> [Given request]
Copy out each line below exactly as it appears.

━━━━━━━━

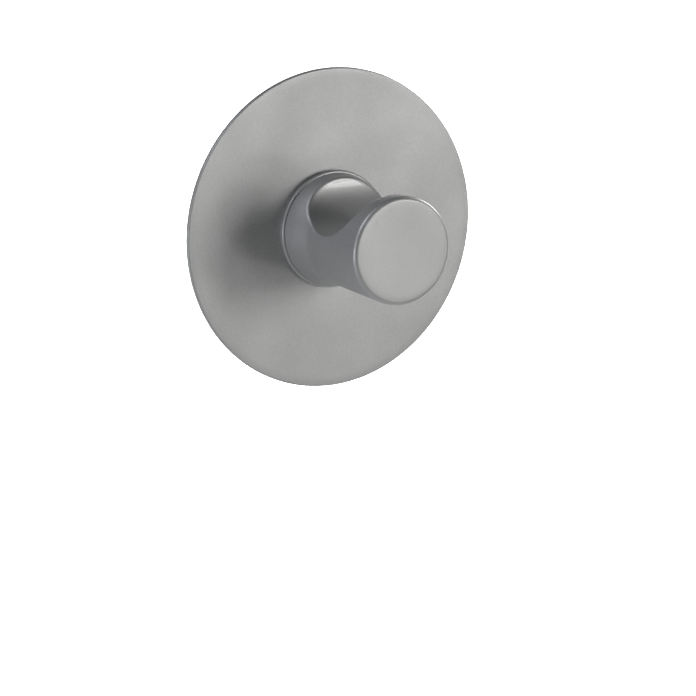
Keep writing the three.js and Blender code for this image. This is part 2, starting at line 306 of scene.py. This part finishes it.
def make_body():
    """The hook body: a flat front, its side with the saddle cut across the top, and in under the foot
    up the bore that turns on the hub to the blind end of the cam's cavity. Below the foot a round hole
    for the stop screw goes in: there the radius falls to the hole's floor in a smooth step of the
    distance from the hole's centre. The turns crowd together round that hole."""
    side = body_side()
    turns = np.arange(BODY_TURNS) * 2 * math.pi / BODY_TURNS
    across_hole = np.linspace(-SCREW_AREA, SCREW_AREA, HOLE_TURNS) * SCREW_HOLE
    turns = np.concatenate([turns, math.pi + across_hole / BODY_FOOT_RADIUS])
    turns = np.unique(turns.round(6))
    radius = np.repeat(side[:, :1], turns.size, axis=1)
    depth = np.repeat(side[:, 1:], turns.size, axis=1)
    from_hole = np.hypot((turns - math.pi) * BODY_FOOT_RADIUS, depth - SCREW_DEPTH)
    radius = cut_saddle(radius, depth, turns)
    radius = radius - SCREW_SUNK * smooth_step((SCREW_HOLE - from_hole) / SCREW_EDGE + 0.5)
    front = refine(np.array([(0, BODY_FRONT), side[0]]), 1.5)[:-1]
    inside = refine(outline([
        side[-1],
        (HUB_CLEAR, BODY_FOOT),
        (HUB_CLEAR, BODY_SKIRT),
        (HUB_BORE, BODY_SKIRT),
        (HUB_BORE, HUB_END),
        (CAM_ROOM, HUB_END),
        (CAM_ROOM, CAM_END),
        (PIN_ROOM, CAM_END),
        (PIN_ROOM, PIN_END),
        (STUD_ROOM, STUD_END),
        (0, STUD_END),
    ]), 2.5)[1:]
    around = np.ones(turns.size)
    radius = np.concatenate([front[:, :1] * around, radius, inside[:, :1] * around])
    depth = np.concatenate([front[:, 1:] * around, depth, inside[:, 1:] * around])
    return crease(round_surface("hook_body_skin", radius, depth, turns))


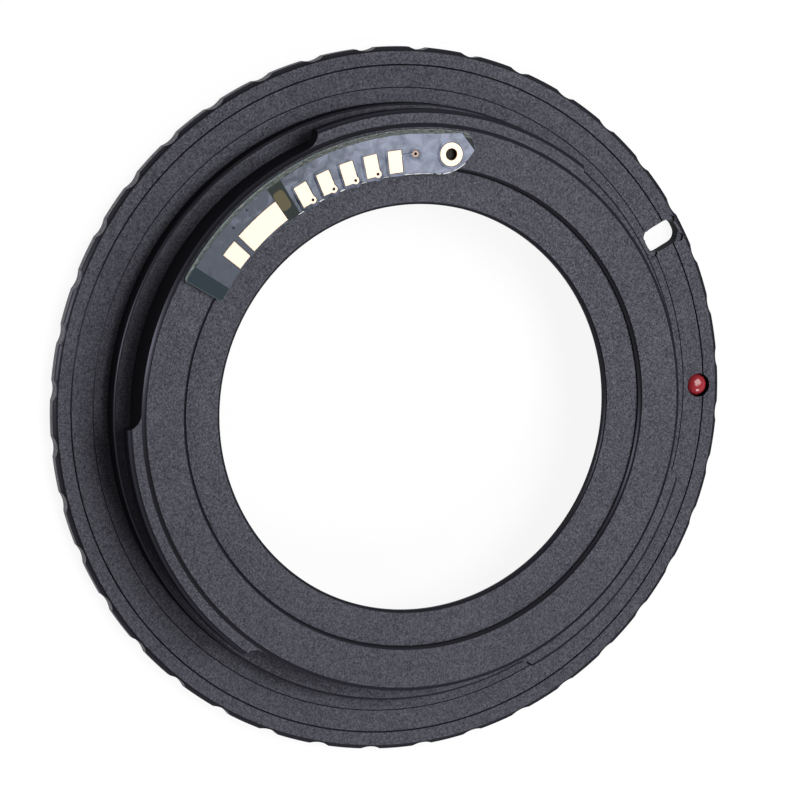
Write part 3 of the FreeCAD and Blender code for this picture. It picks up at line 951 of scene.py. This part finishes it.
def lobedPad(c, gap=0.0):
    # a pad with a round lobe at its inner corner, centred on (0, 0), the ring's centre towards -x
    halfLength, halfWidth = c["length"] / 2 + gap, c["width"] / 2 + gap
    land = c["viaLand"] + gap
    via = Vector((-halfLength + gap + c["viaInward"], -halfWidth + gap + c["viaAside"], 0))
    inEdge = math.sqrt(land ** 2 - (c["viaInward"] + gap) ** 2)
    inSide = math.sqrt(land ** 2 - (c["viaAside"] + gap) ** 2)
    first = math.degrees(math.atan2(-c["viaAside"] - gap, inSide))
    last = math.degrees(math.atan2(inEdge, -c["viaInward"] - gap)) - 360
    points = [via + polar(land, first + (last - first) * i / 16) for i in range(17)]
    points += roundedCorners(halfLength, halfWidth, ((-1, 1), (1, 1), (1, -1)), c["padCorner"] + gap)
    return points, via


def roundedCorners(halfLength, halfWidth, corners, radius, count=4):
    points = []
    for x, y in corners:
        centre = Vector((x * (halfLength - radius), y * (halfWidth - radius), 0))
        middle = math.degrees(math.atan2(y, x))
        points += [centre + polar(radius, middle + 45 - 90 * i / count) for i in range(count + 1)]
    return points


def squarePad(c, gap=0.0):
    corners = ((-1, -1), (-1, 1), (1, 1), (1, -1))
    return roundedCorners(c["length"] / 2 + gap, c["width"] / 2 + gap, corners, c["padCorner"] + gap)


def addCollar(bm, outline, film, r):
    # outline(gap) gives as many points for every gap; the collar slopes up outside and drops inside
    foot, peak, inner, edge = film - r["rooted"], film + r["collarRise"], r["collarInner"], r["collarRound"]
    steps = ((r["collarFoot"], foot), (r["collarTop"], film + r["collarRise"] * 0.92),
             (r["collarTop"] - 3 * edge, peak), (inner + edge, peak), (inner, peak - edge), (inner, foot))
    rows = [[bm.verts.new(Vector((p.x, p.y, z)) * mm) for p in outline(gap)] for gap, z in steps]
    for low, high in zip(rows, rows[1:] + rows[:1]):
        for i in range(len(low)):
            j = (i + 1) % len(low)
            bm.faces.new((low[i], low[j], high[j], high[i]))


def addRidge(bm, start, end, film, r, stations=16, sides=8):
    # lacquer over the trace: a low half-round that widens to the via like a drop
    along = (end - start).normalized()
    aside = Vector((-along.y, along.x, 0))
    loops = []
    for i in range(stations + 1):
        t = i / stations
        half = r["ridgeHalfWidth"] + (r["ridgeAtVia"] - r["ridgeHalfWidth"]) * t ** 4
        centre = start + (end - start) * t
        centre.z = film - r["rooted"]
        arch = [math.pi * k / sides for k in range(sides + 1)]
        loops.append([centre + aside * (half * math.cos(a)) + Vector((0, 0, r["ridgeRise"] * math.sin(a)))
                      for a in arch])
    addLoft(bm, loops)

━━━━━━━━

> [Output below]
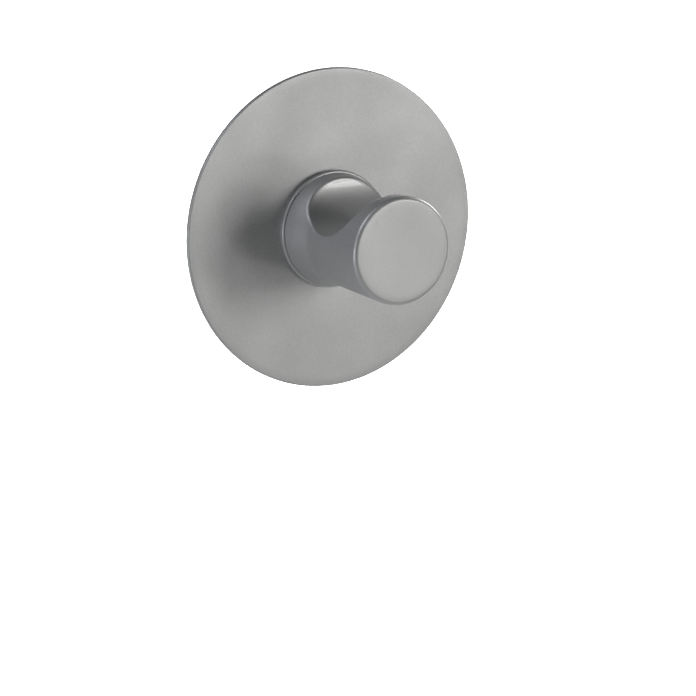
Keep writing the three.js and Blender code for this image. This is part 2, starting at line 306 of scene.py. This part finishes it.
def make_body():
    """The hook body: a flat front, its side with the saddle cut across the top, and in under the foot
    up the bore that turns on the hub to the blind end of the cam's cavity. Below the foot a round hole
    for the stop screw goes in: there the radius falls to the hole's floor in a smooth step of the
    distance from the hole's centre. The turns crowd together round that hole."""
    side = body_side()
    turns = np.arange(BODY_TURNS) * 2 * math.pi / BODY_TURNS
    across_hole = np.linspace(-SCREW_AREA, SCREW_AREA, HOLE_TURNS) * SCREW_HOLE
    turns = np.concatenate([turns, math.pi + across_hole / BODY_FOOT_RADIUS])
    turns = np.unique(turns.round(6))
    radius = np.repeat(side[:, :1], turns.size, axis=1)
    depth = np.repeat(side[:, 1:], turns.size, axis=1)
    from_hole = np.hypot((turns - math.pi) * BODY_FOOT_RADIUS, depth - SCREW_DEPTH)
    radius = cut_saddle(radius, depth, turns)
    radius = radius - SCREW_SUNK * smooth_step((SCREW_HOLE - from_hole) / SCREW_EDGE + 0.5)
    front = refine(np.array([(0, BODY_FRONT), side[0]]), 1.5)[:-1]
    inside = refine(outline([
        side[-1],
        (HUB_CLEAR, BODY_FOOT),
        (HUB_CLEAR, BODY_SKIRT),
        (HUB_BORE, BODY_SKIRT),
        (HUB_BORE, HUB_END),
        (CAM_ROOM, HUB_END),
        (CAM_ROOM, CAM_END),
        (PIN_ROOM, CAM_END),
        (PIN_ROOM, PIN_END),
        (STUD_ROOM, STUD_END),
        (0, STUD_END),
    ]), 2.5)[1:]
    around = np.ones(turns.size)
    radius = np.concatenate([front[:, :1] * around, radius, inside[:, :1] * around])
    depth = np.concatenate([front[:, 1:] * around, depth, inside[:, 1:] * around])
    return crease(round_surface("hook_body_skin", radius, depth, turns))


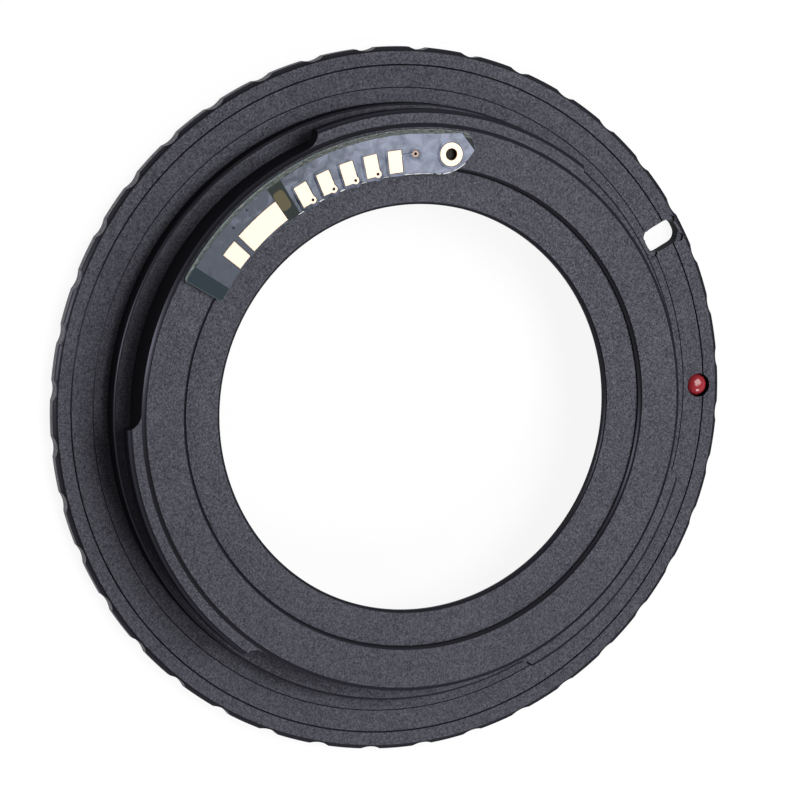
Write part 3 of the FreeCAD and Blender code for this picture. It picks up at line 951 of scene.py. This part finishes it.
def lobedPad(c, gap=0.0):
    # a pad with a round lobe at its inner corner, centred on (0, 0), the ring's centre towards -x
    halfLength, halfWidth = c["length"] / 2 + gap, c["width"] / 2 + gap
    land = c["viaLand"] + gap
    via = Vector((-halfLength + gap + c["viaInward"], -halfWidth + gap + c["viaAside"], 0))
    inEdge = math.sqrt(land ** 2 - (c["viaInward"] + gap) ** 2)
    inSide = math.sqrt(land ** 2 - (c["viaAside"] + gap) ** 2)
    first = math.degrees(math.atan2(-c["viaAside"] - gap, inSide))
    last = math.degrees(math.atan2(inEdge, -c["viaInward"] - gap)) - 360
    points = [via + polar(land, first + (last - first) * i / 16) for i in range(17)]
    points += roundedCorners(halfLength, halfWidth, ((-1, 1), (1, 1), (1, -1)), c["padCorner"] + gap)
    return points, via


def roundedCorners(halfLength, halfWidth, corners, radius, count=4):
    points = []
    for x, y in corners:
        centre = Vector((x * (halfLength - radius), y * (halfWidth - radius), 0))
        middle = math.degrees(math.atan2(y, x))
        points += [centre + polar(radius, middle + 45 - 90 * i / count) for i in range(count + 1)]
    return points


def squarePad(c, gap=0.0):
    corners = ((-1, -1), (-1, 1), (1, 1), (1, -1))
    return roundedCorners(c["length"] / 2 + gap, c["width"] / 2 + gap, corners, c["padCorner"] + gap)


def addCollar(bm, outline, film, r):
    # outline(gap) gives as many points for every gap; the collar slopes up outside and drops inside
    foot, peak, inner, edge = film - r["rooted"], film + r["collarRise"], r["collarInner"], r["collarRound"]
    steps = ((r["collarFoot"], foot), (r["collarTop"], film + r["collarRise"] * 0.92),
             (r["collarTop"] - 3 * edge, peak), (inner + edge, peak), (inner, peak - edge), (inner, foot))
    rows = [[bm.verts.new(Vector((p.x, p.y, z)) * mm) for p in outline(gap)] for gap, z in steps]
    for low, high in zip(rows, rows[1:] + rows[:1]):
        for i in range(len(low)):
            j = (i + 1) % len(low)
            bm.faces.new((low[i], low[j], high[j], high[i]))


def addRidge(bm, start, end, film, r, stations=16, sides=8):
    # lacquer over the trace: a low half-round that widens to the via like a drop
    along = (end - start).normalized()
    aside = Vector((-along.y, along.x, 0))
    loops = []
    for i in range(stations + 1):
        t = i / stations
        half = r["ridgeHalfWidth"] + (r["ridgeAtVia"] - r["ridgeHalfWidth"]) * t ** 4
        centre = start + (end - start) * t
        centre.z = film - r["rooted"]
        arch = [math.pi * k / sides for k in range(sides + 1)]
        loops.append([centre + aside * (half * math.cos(a)) + Vector((0, 0, r["ridgeRise"] * math.sin(a)))
                      for a in arch])
    addLoft(bm, loops)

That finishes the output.